Which lines hold the word "object"? Copy each of them from the material.

> _Material for this exercise_:
- - -

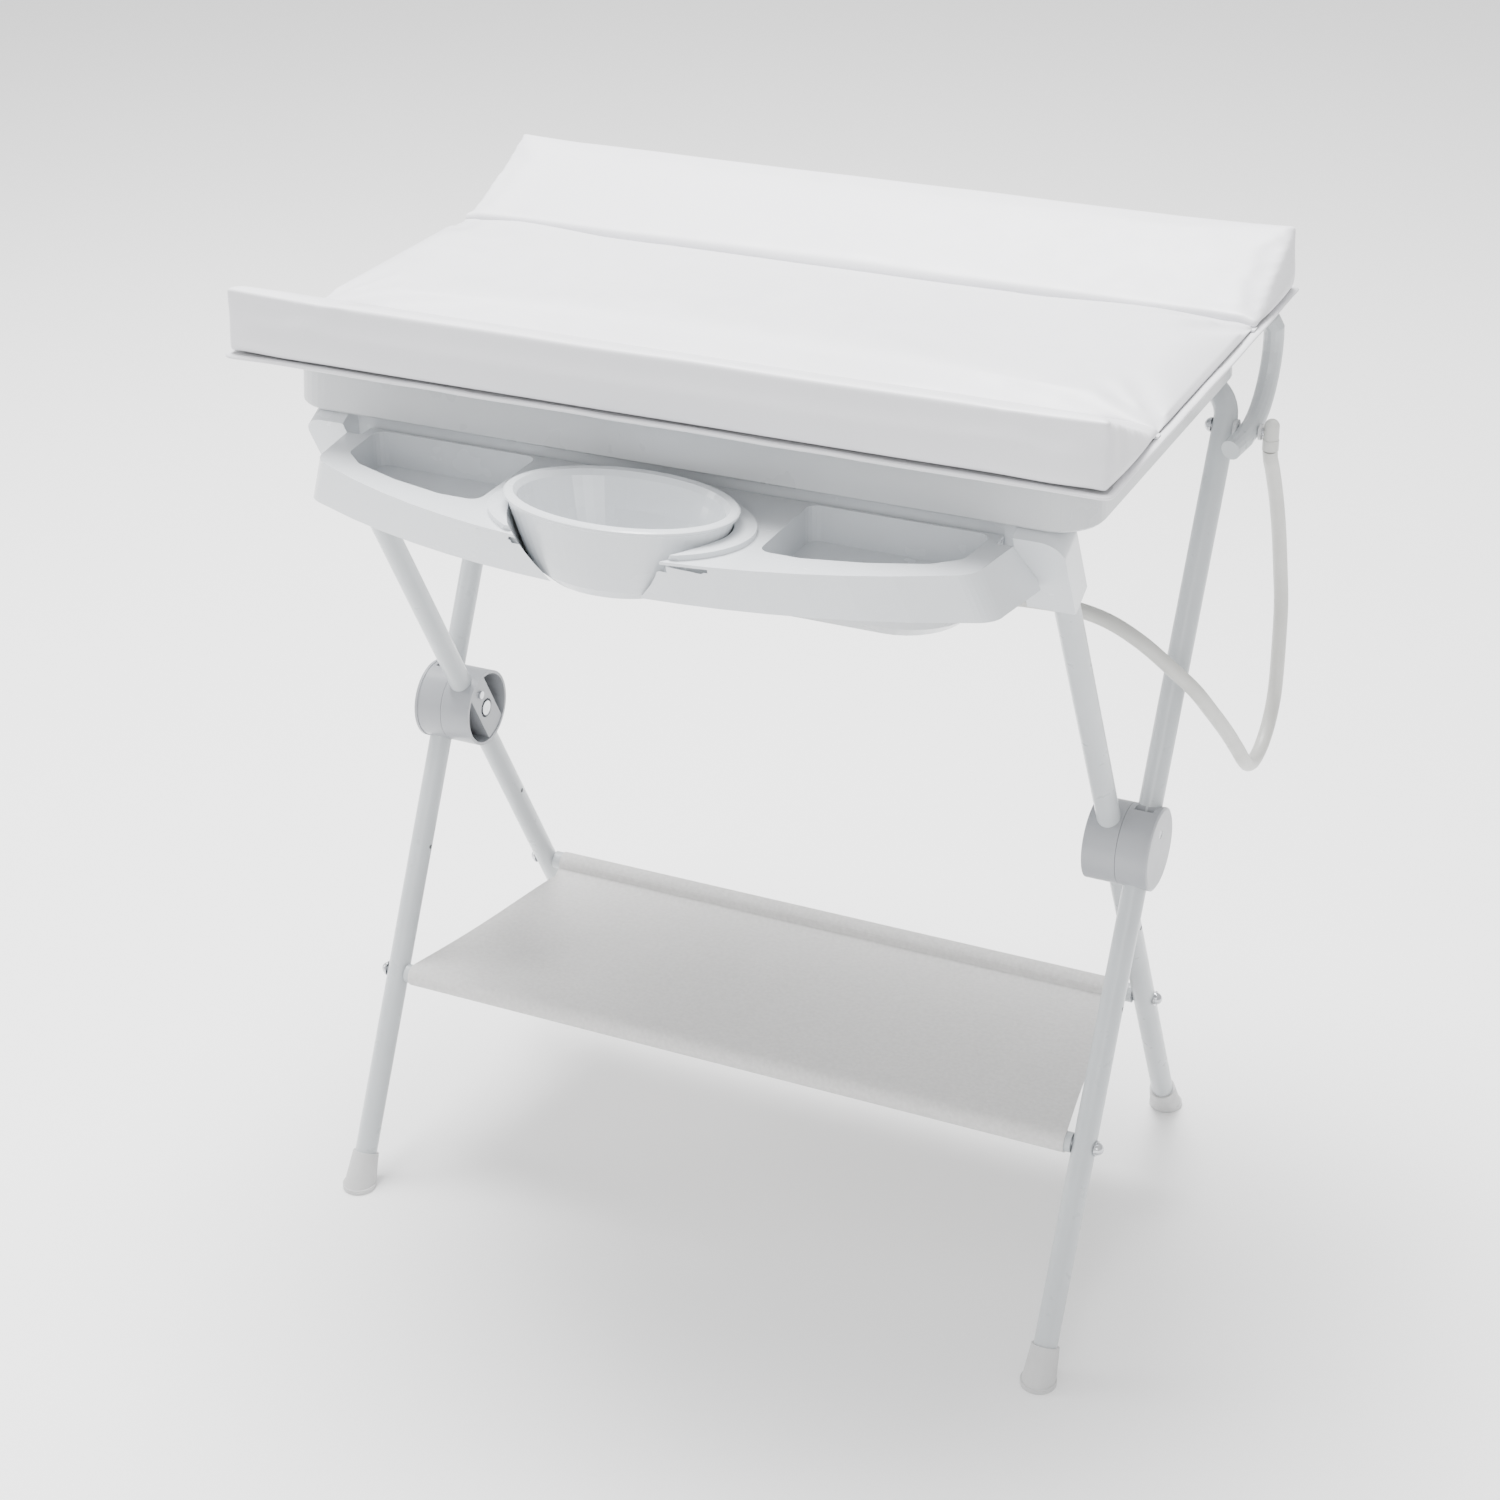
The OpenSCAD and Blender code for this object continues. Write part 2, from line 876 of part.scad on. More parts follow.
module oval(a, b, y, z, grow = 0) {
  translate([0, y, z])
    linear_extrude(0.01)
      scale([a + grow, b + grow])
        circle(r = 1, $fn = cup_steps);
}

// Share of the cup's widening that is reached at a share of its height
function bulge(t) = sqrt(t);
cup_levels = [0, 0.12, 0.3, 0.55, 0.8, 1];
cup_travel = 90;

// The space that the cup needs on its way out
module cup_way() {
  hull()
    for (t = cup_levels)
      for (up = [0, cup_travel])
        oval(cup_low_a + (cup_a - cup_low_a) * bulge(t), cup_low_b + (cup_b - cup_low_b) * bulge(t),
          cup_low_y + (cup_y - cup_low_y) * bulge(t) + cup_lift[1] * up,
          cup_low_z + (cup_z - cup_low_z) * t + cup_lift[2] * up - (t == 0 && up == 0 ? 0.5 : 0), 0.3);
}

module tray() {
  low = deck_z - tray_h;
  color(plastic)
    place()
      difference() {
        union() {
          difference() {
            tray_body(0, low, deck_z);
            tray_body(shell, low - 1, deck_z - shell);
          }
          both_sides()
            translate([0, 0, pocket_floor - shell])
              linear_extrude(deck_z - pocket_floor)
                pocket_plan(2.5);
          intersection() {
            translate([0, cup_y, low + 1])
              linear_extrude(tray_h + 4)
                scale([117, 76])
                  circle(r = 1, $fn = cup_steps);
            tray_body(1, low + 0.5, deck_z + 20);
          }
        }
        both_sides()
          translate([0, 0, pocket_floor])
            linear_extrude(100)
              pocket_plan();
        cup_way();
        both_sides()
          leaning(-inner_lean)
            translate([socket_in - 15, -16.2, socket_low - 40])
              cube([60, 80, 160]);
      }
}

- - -

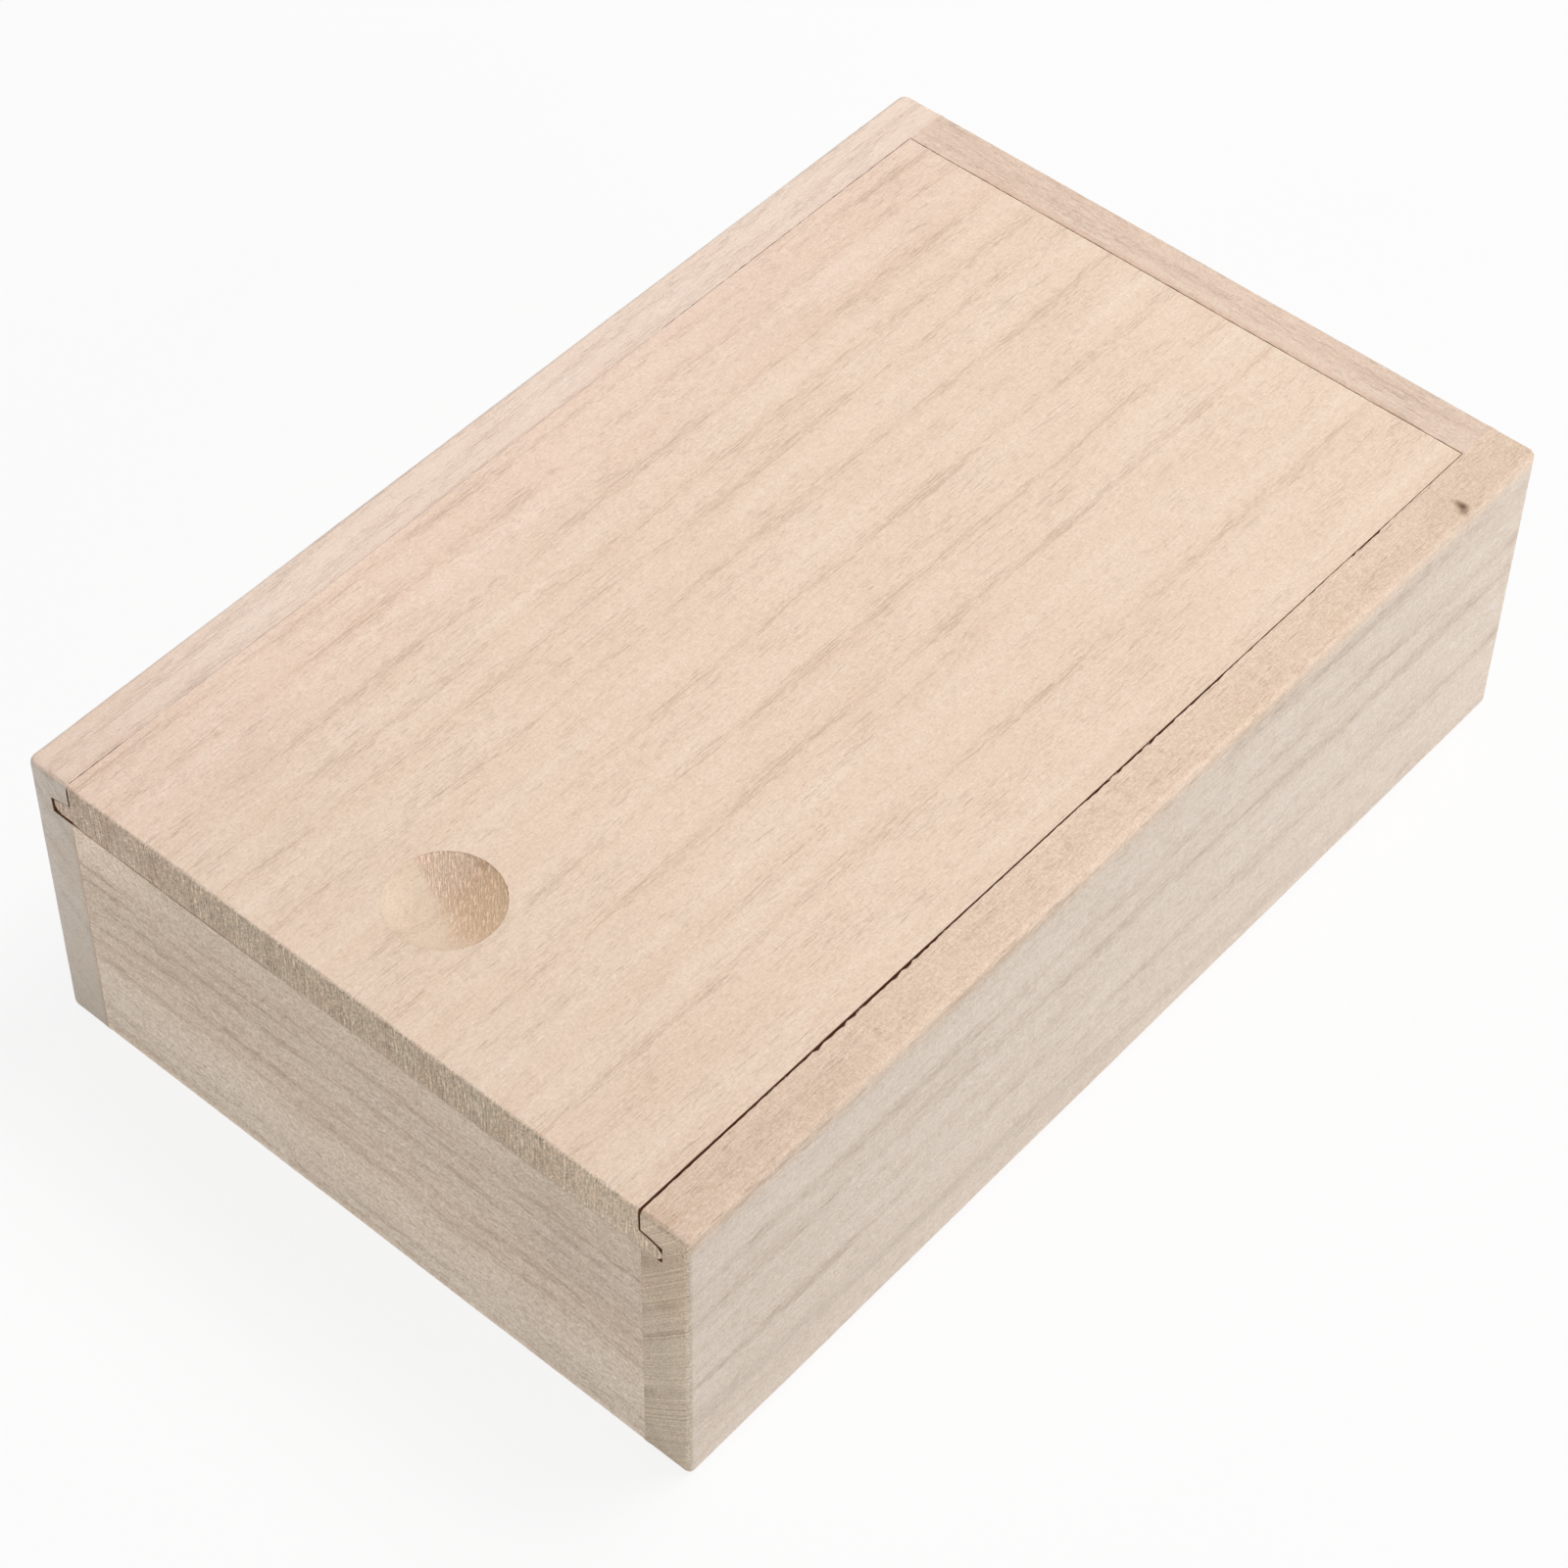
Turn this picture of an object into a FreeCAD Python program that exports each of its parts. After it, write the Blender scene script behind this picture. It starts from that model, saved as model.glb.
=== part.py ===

- - -

> _Solution below_:
The OpenSCAD and Blender code for this object continues. Write part 2, from line 876 of part.scad on. More parts follow.
Turn this picture of an object into a FreeCAD Python program that exports each of its parts. After it, write the Blender scene script behind this picture. It starts from that model, saved as model.glb.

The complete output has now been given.